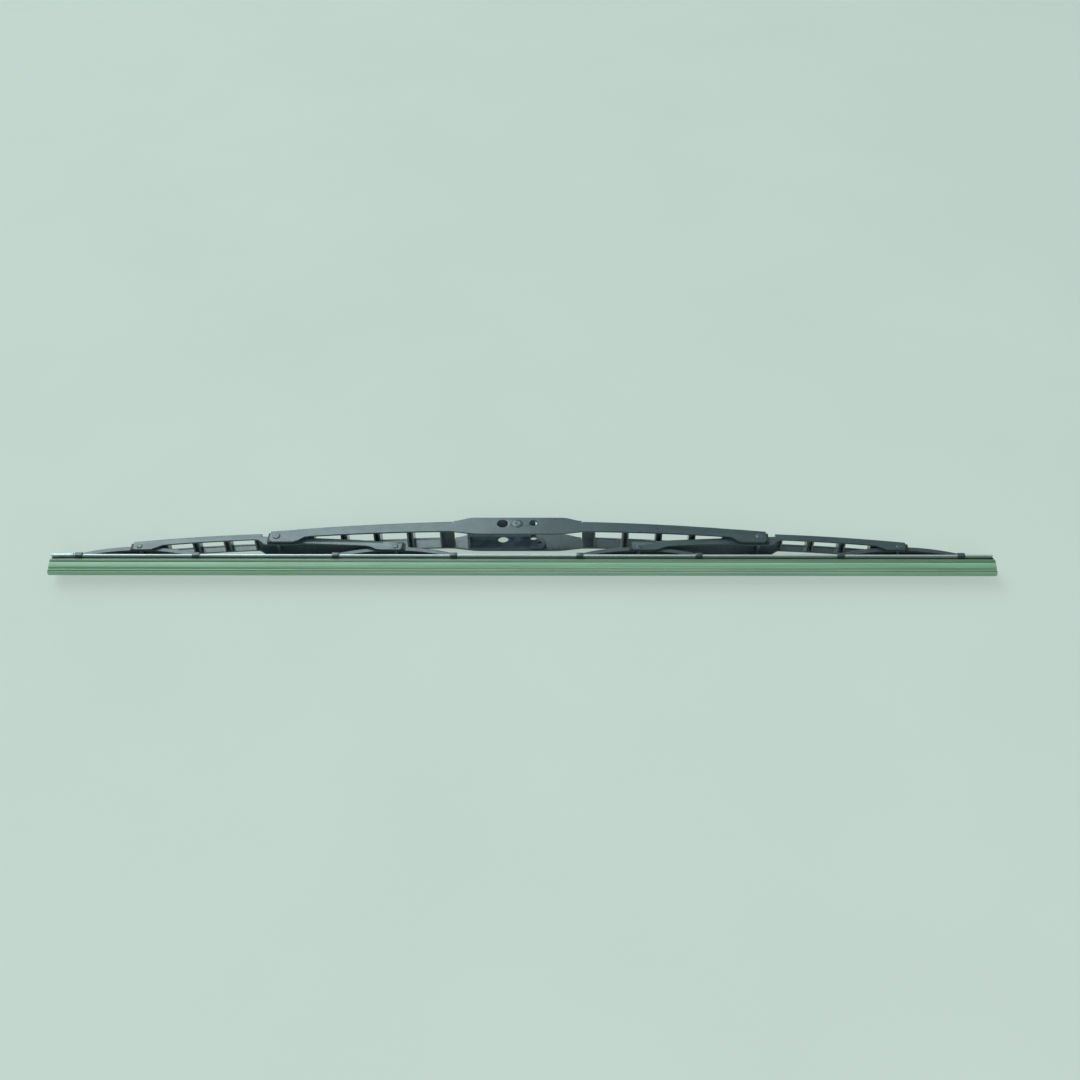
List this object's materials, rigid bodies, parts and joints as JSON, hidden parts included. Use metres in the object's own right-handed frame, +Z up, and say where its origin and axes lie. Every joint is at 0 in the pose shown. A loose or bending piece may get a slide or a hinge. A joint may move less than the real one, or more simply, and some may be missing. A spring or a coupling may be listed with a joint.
{
  "type": "wiper blade",
  "caption": "Windscreen wiper blade: bowed steel channel levers riveted in tiers, clawed on to a rubber strip with steel rails and a green guard.",
  "frame": {"origin": "on the table, under the middle of the blade as it lies on its side; the hub pin is at X = 0", "axes": "+X along the blade, +Y from the wiping lip to the back of the bridge, +Z up from the table, parallel to every pivot"},
  "size_m": [0.55, 0.0398, 0.0156],
  "materials": {
    "bridge_enamel": "gloss black stoved enamel on pressed steel",
    "yoke_enamel": "satin black enamel on pressed steel",
    "rivet_enamel": "gloss black over domed rivet heads",
    "liner_nylon": "moulded black nylon",
    "adapter_acetal": "moulded black acetal",
    "wiper_rubber": "matt moulded rubber",
    "rail_steel": "bright rolled stainless spring steel",
    "clip_steel": "pressed stainless sheet",
    "guard_vinyl": "extruded translucent green vinyl"
  },
  "bodies": {
    "bridge": {"main_bridge": "bridge_enamel", "hub_pin": "rivet_enamel", "bridge_rivet_left": "rivet_enamel", "bridge_rivet_right": "rivet_enamel", "bridge_liner_left": "liner_nylon", "bridge_liner_right": "liner_nylon", "rubber_strip": "wiper_rubber", "steel_rail_upper": "rail_steel", "steel_rail_lower": "rail_steel", "rubber_guard": "guard_vinyl"},
    "secondary_left": {"secondary_bridge_left": "bridge_enamel", "yoke_rivet_left_outer": "rivet_enamel", "yoke_rivet_left_inner": "rivet_enamel", "yoke_liner_left_outer": "liner_nylon", "yoke_liner_left_inner": "liner_nylon"},
    "secondary_right": {"secondary_bridge_right": "bridge_enamel", "yoke_rivet_right_outer": "rivet_enamel", "yoke_rivet_right_inner": "rivet_enamel", "yoke_liner_right_outer": "liner_nylon", "yoke_liner_right_inner": "liner_nylon"},
    "left_outer_yoke": {"yoke_left_outer": "yoke_enamel", "rail_end_clip": "clip_steel"},
    "left_inner_yoke": {"yoke_left_inner": "yoke_enamel"},
    "right_inner_yoke": {"yoke_right_inner": "yoke_enamel"},
    "right_outer_yoke": {"yoke_right_outer": "yoke_enamel"},
    "adapter": {"hook_adapter": "adapter_acetal"}
  },
  "joints": [
    {"name": "left_bridge_pivot", "type": "hinge", "parent": "bridge", "child": "secondary_left", "pos_m": [-0.1415, 0.00395, 0.0078], "axis": [0, 0, 1], "range_deg": [-1.5, 3.5], "deforming": ["rubber_strip", "steel_rail_upper", "steel_rail_lower", "rubber_guard"]},
    {"name": "right_bridge_pivot", "type": "hinge", "parent": "bridge", "child": "secondary_right", "pos_m": [0.1415, 0.00395, 0.0078], "axis": [0, 0, 1], "range_deg": [-3.5, 1.5]},
    {"name": "left_outer_yoke_pivot", "type": "hinge", "parent": "secondary_left", "child": "left_outer_yoke", "pos_m": [-0.2215, -0.00215, 0.0078], "axis": [0, 0, 1], "range_deg": [-0.8, 1.9]},
    {"name": "left_inner_yoke_pivot", "type": "hinge", "parent": "secondary_left", "child": "left_inner_yoke", "pos_m": [-0.071, -0.00215, 0.0078], "axis": [0, 0, 1], "range_deg": [-1.9, 0.8]},
    {"name": "right_inner_yoke_pivot", "type": "hinge", "parent": "secondary_right", "child": "right_inner_yoke", "pos_m": [0.071, -0.00215, 0.0078], "axis": [0, 0, 1], "range_deg": [-0.8, 1.9]},
    {"name": "right_outer_yoke_pivot", "type": "hinge", "parent": "secondary_right", "child": "right_outer_yoke", "pos_m": [0.2215, -0.00215, 0.0078], "axis": [0, 0, 1], "range_deg": [-1.9, 0.8]},
    {"name": "adapter_pivot", "type": "hinge", "parent": "bridge", "child": "adapter", "pos_m": [0, 0.01475, 0.0078], "axis": [0, 0, 1], "range_deg": [-15, 15]}
  ],
  "couplings": [
    {"joint": "right_bridge_pivot", "follows": "left_bridge_pivot", "ratio": -1},
    {"joint": "left_outer_yoke_pivot", "follows": "left_bridge_pivot", "ratio": 0.5145},
    {"joint": "left_inner_yoke_pivot", "follows": "left_bridge_pivot", "ratio": -0.5145},
    {"joint": "right_inner_yoke_pivot", "follows": "left_bridge_pivot", "ratio": 0.5145},
    {"joint": "right_outer_yoke_pivot", "follows": "left_bridge_pivot", "ratio": -0.5145}
  ]
}
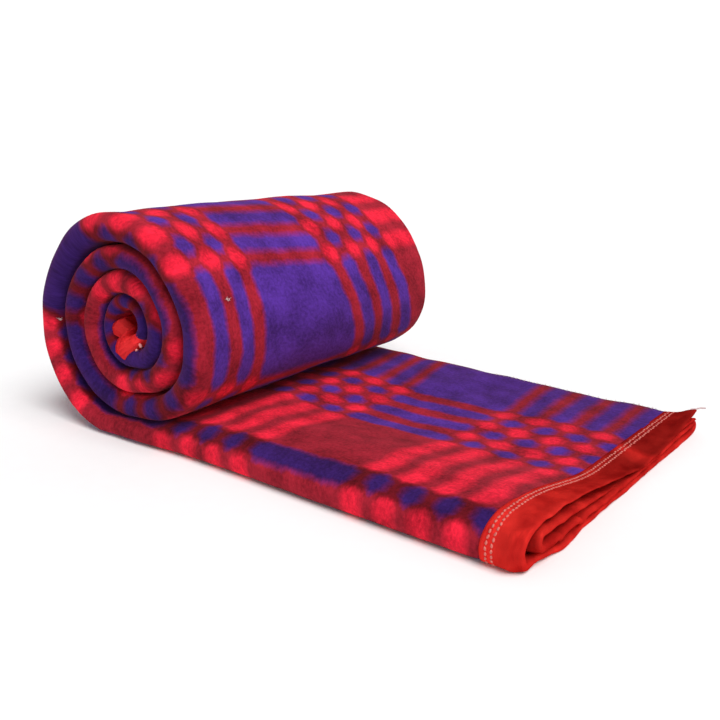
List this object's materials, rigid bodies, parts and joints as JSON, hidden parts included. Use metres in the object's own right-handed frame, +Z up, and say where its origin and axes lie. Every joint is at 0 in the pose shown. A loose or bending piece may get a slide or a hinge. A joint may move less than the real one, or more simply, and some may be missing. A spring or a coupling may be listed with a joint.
{
  "type": "rolled blanket",
  "caption": "Plaid pile blanket folded lengthwise and rolled up, with one satin-bound end lying flat; a soft throw to lay on beds, sofas or shelves.",
  "frame": {"origin": "bottom centre of the whole blanket's box, on the surface it lies on", "axes": "+X along the flat end, away from the roll; +Y along the roll, from the round folds to the open edges; +Z up"},
  "size_m": [0.5791, 0.406, 0.2263],
  "materials": {
    "plaid_wool": "raised pile",
    "red_satin": "satin"
  },
  "bodies": {
    "root": {"blanket_cloth": "plaid_wool", "end_binding": "red_satin", "core_binding": "red_satin"}
  },
  "joints": []
}
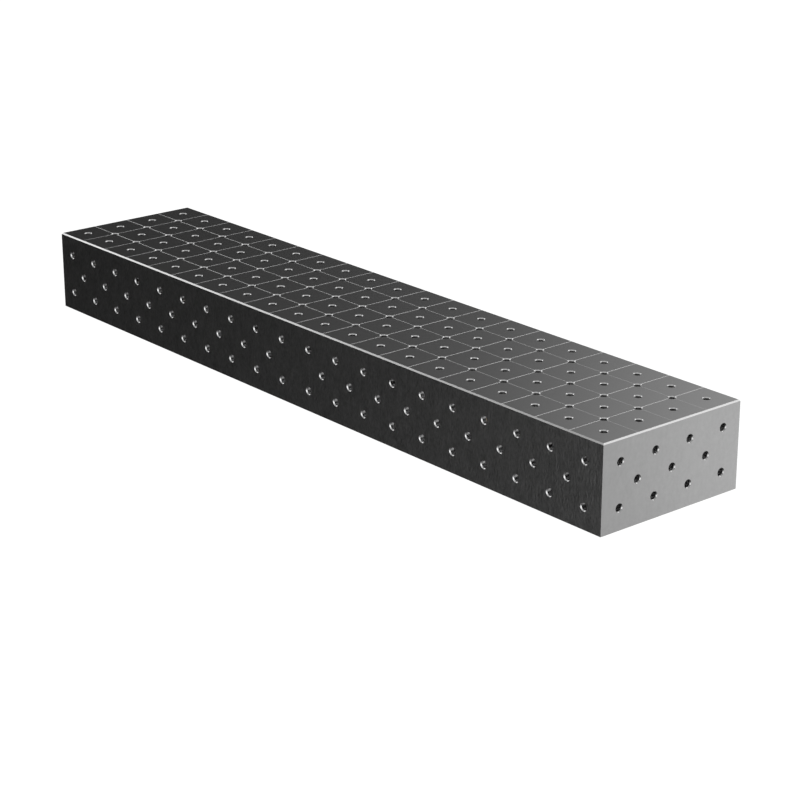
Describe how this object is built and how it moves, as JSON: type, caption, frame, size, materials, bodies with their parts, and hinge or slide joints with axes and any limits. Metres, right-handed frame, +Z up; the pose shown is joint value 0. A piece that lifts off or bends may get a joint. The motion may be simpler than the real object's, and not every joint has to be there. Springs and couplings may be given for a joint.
{
  "type": "welding table block",
  "caption": "Long welded steel box, open underneath, with a staggered grid of chamfered clamping holes in its top, sides and ends, scribed square lines on top and ribs inside.",
  "frame": {"origin": "centre of the footprint, on the surface that the lower rim stands on", "axes": "+X along the block, towards the right end; +Y across it, from the front side to the rear side; +Z up, out of the working face"},
  "size_m": [2, 0.4, 0.2],
  "materials": {
    "blackened_steel": "ground, then dark nitrided, satin",
    "rib_steel": "as rolled, dark nitrided",
    "weld_metal": "as welded"
  },
  "bodies": {
    "root": {"top_plate": "blackened_steel", "front_side_plate": "blackened_steel", "rear_side_plate": "blackened_steel", "left_end_plate": "blackened_steel", "right_end_plate": "blackened_steel", "cross_rib_1": "rib_steel", "cross_rib_2": "rib_steel", "cross_rib_3": "rib_steel", "cross_rib_4": "rib_steel", "cross_rib_5": "rib_steel", "cross_rib_6": "rib_steel", "cross_rib_7": "rib_steel", "cross_rib_8": "rib_steel", "top_seam_weld": "weld_metal", "corner_weld_front_left": "weld_metal", "corner_weld_front_right": "weld_metal", "corner_weld_rear_left": "weld_metal", "corner_weld_rear_right": "weld_metal", "cross_rib_1_welds": "weld_metal", "cross_rib_2_welds": "weld_metal", "cross_rib_3_welds": "weld_metal", "cross_rib_4_welds": "weld_metal", "cross_rib_5_welds": "weld_metal", "cross_rib_6_welds": "weld_metal", "cross_rib_7_welds": "weld_metal", "cross_rib_8_welds": "weld_metal"}
  },
  "joints": []
}
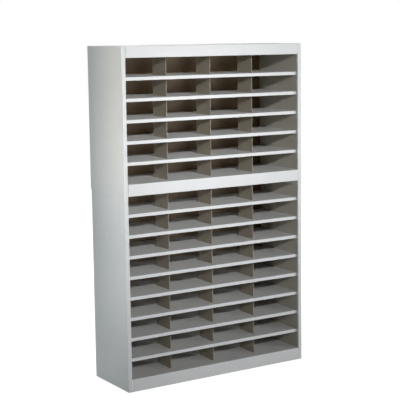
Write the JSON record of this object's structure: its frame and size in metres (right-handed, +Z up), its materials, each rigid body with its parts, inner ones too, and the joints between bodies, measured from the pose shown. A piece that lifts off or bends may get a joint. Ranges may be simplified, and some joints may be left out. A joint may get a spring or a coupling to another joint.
{
  "type": "pigeonhole mail sorter",
  "caption": "Free-standing sheet-steel pigeonhole sorter: an upper unit bolted on a lower one, with shelves and short dividers that part rows of open letter-size compartments.",
  "frame": {"origin": "middle of the footprint's bounding box, on the floor", "axes": "+Z up, -Y towards the open front, +X to the right of someone who faces the openings"},
  "size_m": [0.9524, 0.3254, 1.524],
  "materials": {
    "steel_case": "light grey powder coat, satin",
    "hardboard_back": "smooth hardboard, grey-brown",
    "zinc_fasteners": "bright zinc plate"
  },
  "bodies": {
    "root": {"lower_left_shell": "steel_case", "lower_left_liner": "steel_case", "lower_right_shell": "steel_case", "lower_right_liner": "steel_case", "lower_base_pan": "steel_case", "lower_shelf_1": "steel_case", "lower_shelf_2": "steel_case", "lower_shelf_3": "steel_case", "lower_shelf_4": "steel_case", "lower_shelf_5": "steel_case", "lower_shelf_6": "steel_case", "lower_shelf_7": "steel_case", "lower_shelf_8": "steel_case", "lower_dividers_1": "steel_case", "lower_dividers_2": "steel_case", "lower_dividers_3": "steel_case", "lower_dividers_4": "steel_case", "lower_dividers_5": "steel_case", "lower_dividers_6": "steel_case", "lower_dividers_7": "steel_case", "lower_dividers_8": "steel_case", "lower_dividers_9": "steel_case", "lower_back": "hardboard_back", "lower_back_screws": "zinc_fasteners", "lower_pan_screws": "zinc_fasteners", "upper_left_shell": "steel_case", "upper_left_liner": "steel_case", "upper_right_shell": "steel_case", "upper_right_liner": "steel_case", "upper_base_pan": "steel_case", "upper_shelf_1": "steel_case", "upper_shelf_2": "steel_case", "upper_shelf_3": "steel_case", "upper_shelf_4": "steel_case", "upper_shelf_5": "steel_case", "upper_dividers_1": "steel_case", "upper_dividers_2": "steel_case", "upper_dividers_3": "steel_case", "upper_dividers_4": "steel_case", "upper_dividers_5": "steel_case", "upper_dividers_6": "steel_case", "upper_back": "hardboard_back", "upper_back_screws": "zinc_fasteners", "upper_pan_screws": "zinc_fasteners", "lower_lid": "steel_case", "upper_cap": "steel_case", "upper_ceiling": "steel_case", "joining_bolts": "zinc_fasteners", "joining_nuts": "zinc_fasteners"}
  },
  "joints": []
}
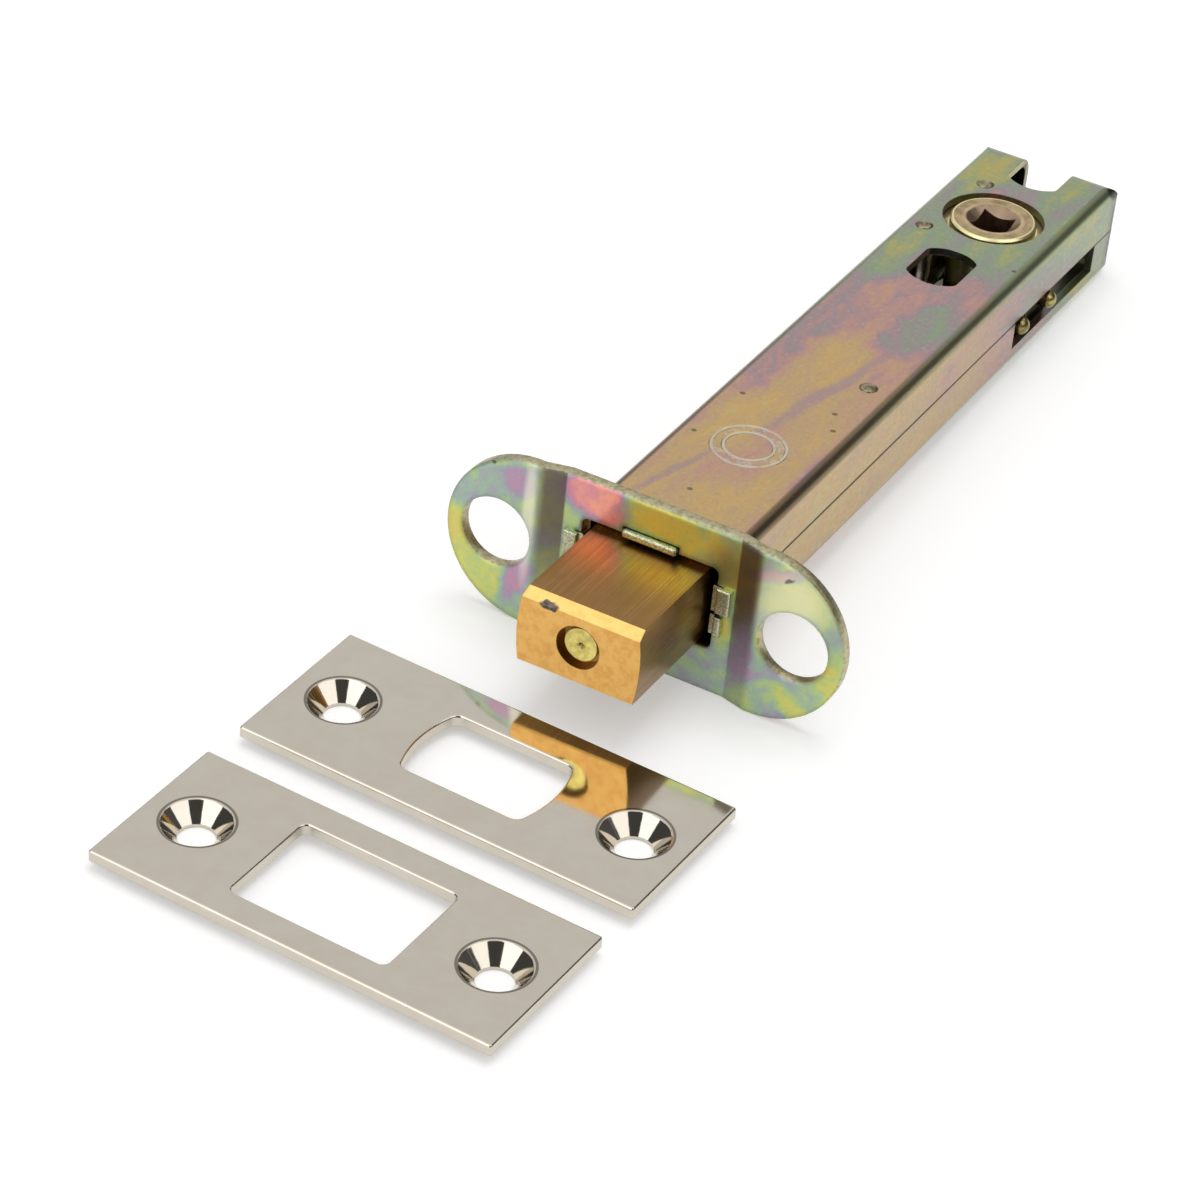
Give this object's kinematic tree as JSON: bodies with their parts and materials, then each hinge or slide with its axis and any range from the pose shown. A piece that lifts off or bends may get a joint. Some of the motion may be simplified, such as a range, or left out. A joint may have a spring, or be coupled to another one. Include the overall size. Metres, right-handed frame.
- - -
» **Task objective**: Locate the lines above that contain "handed" and copy them.

» **Expected answer**:
List this object's materials, rigid bodies, parts and joints as JSON, hidden parts included. Use metres in the object's own right-handed frame, +Z up, and say where its origin and axes lie. Every joint is at 0 in the pose shown. A loose or bending piece may get a slide or a hinge. A joint may move less than the real one, or more simply, and some may be missing. A spring or a coupling may be listed with a joint.
List this object's materials, rigid bodies, parts and joints as JSON, hidden parts included. Use metres in the object's own right-handed frame, +Z up, and say where its origin and axes lie. Every joint is at 0 in the pose shown. A loose or bending piece may get a slide or a hinge. A joint may move less than the real one, or more simply, and some may be missing. A spring or a coupling may be listed with a joint.
Describe how this object is built and how it moves, as JSON: type, caption, frame, size, materials, bodies with their parts, and hinge or slide joints with axes and any limits. Metres, right-handed frame, +Z up; the pose shown is joint value 0. A piece that lifts off or bends may get a joint. The motion may be simpler than the real object's, and not every joint has to be there. Springs and couplings may be given for a joint.
Write the JSON record of this object's structure: its frame and size in metres (right-handed, +Z up), its materials, each rigid body with its parts, inner ones too, and the joints between bodies, measured from the pose shown. A piece that lifts off or bends may get a joint. Ranges may be simplified, and some joints may be left out. A joint may get a spring or a coupling to another joint.
Give this object's kinematic tree as JSON: bodies with their parts and materials, then each hinge or slide with its axis and any range from the pose shown. A piece that lifts off or bends may get a joint. Some of the motion may be simplified, such as a range, or left out. A joint may have a spring, or be coupled to another one. Include the overall size. Metres, right-handed frame.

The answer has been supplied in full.